Tous les navires, grands et petits, destinés à voyager dans ces parages, sont construits dans les ports de la côte occidentale de l’Inde, même la plupart des barques de tonnage moyen employées à la navigation de la mer Rouge ; mais on conçoit que des bâtimens fabriqués avec le meilleur bois du monde, manœuvrés avec discrétion dans des mers souvent tranquilles, et réglés dans leur service à un seul voyage par an, doivent durer un siècle.
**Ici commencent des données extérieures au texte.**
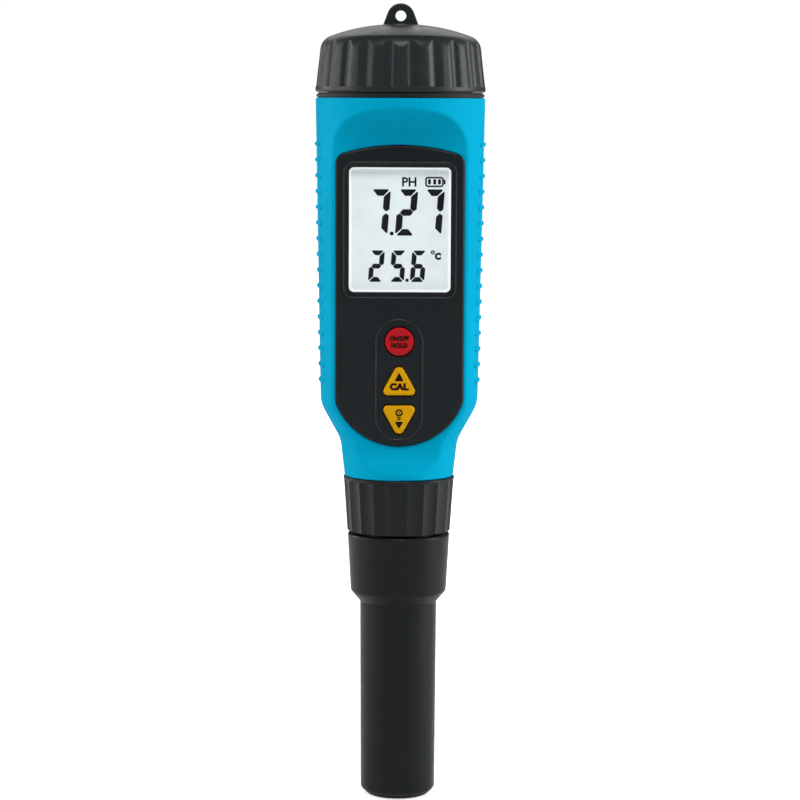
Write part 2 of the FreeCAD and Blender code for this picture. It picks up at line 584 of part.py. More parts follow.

Grace à l’ancienne habitude qu’on avait de prévoir les attaques probables des pirates, les dows et surtout les baggerows du golfe étaient et sont encore des modèles de solidité ; puis les Arabes, moins pressés que nous en toutes choses, moins avides de faire fortune en peu d’années, chargent leurs navires comme leurs chameaux, assez pour qu’ils puissent marcher sans fléchir sous le poids[1]. C’est à Kotchin, le long du quai où elles sont amarrées, qu’on peut examiner de près la massive construction de ces barques énormes ; on prendrait cette ville pour un arsenal, à voir les chantiers où les juifs blancs de Syrie vendent les cordages et les bois entassés derrière les bazars, les corderies répandues au milieu des jardins jusqu’au village de Matachery, habité par des juifs noirs, venus on ne sait d’où : on oublie complètement les magasins hollandais établis jadis dans la cathédrale portugaise, où le grand Albuquerque, en sortant de la messe, avait tourné le dos à Jorge Barreto, gouverneur de la citadelle ; rien ne reste de ces deux puissances rivales. Le drapeau anglais, flottant au mât de pavillon, dit clairement à l’étranger que le lion britannique, là comme ailleurs, est venu mettre sa griffe sur une proie trop longtemps disputée. Le canon qui tonne au lever et au coucher du soleil fait comprendre aussi que les maîtres sont assez forts pour accorder protection au commerce extérieur. Ainsi le petit port de Kotchin a, au plus haut degré, l’aspect d’une cité asiatique, dans laquelle l’élément européen est à peine sensible, et je souhaiterais à un peintre d’avoir à mettre sur la toile la vue de cette ville prise de la douane à

  1. On a quelquefois mâté en bricks ces lourdes barques, soit pour les transformer en corsaires soit pour naviguer sur la côte ; mais on n’en a fait que des navires bâtards et laids.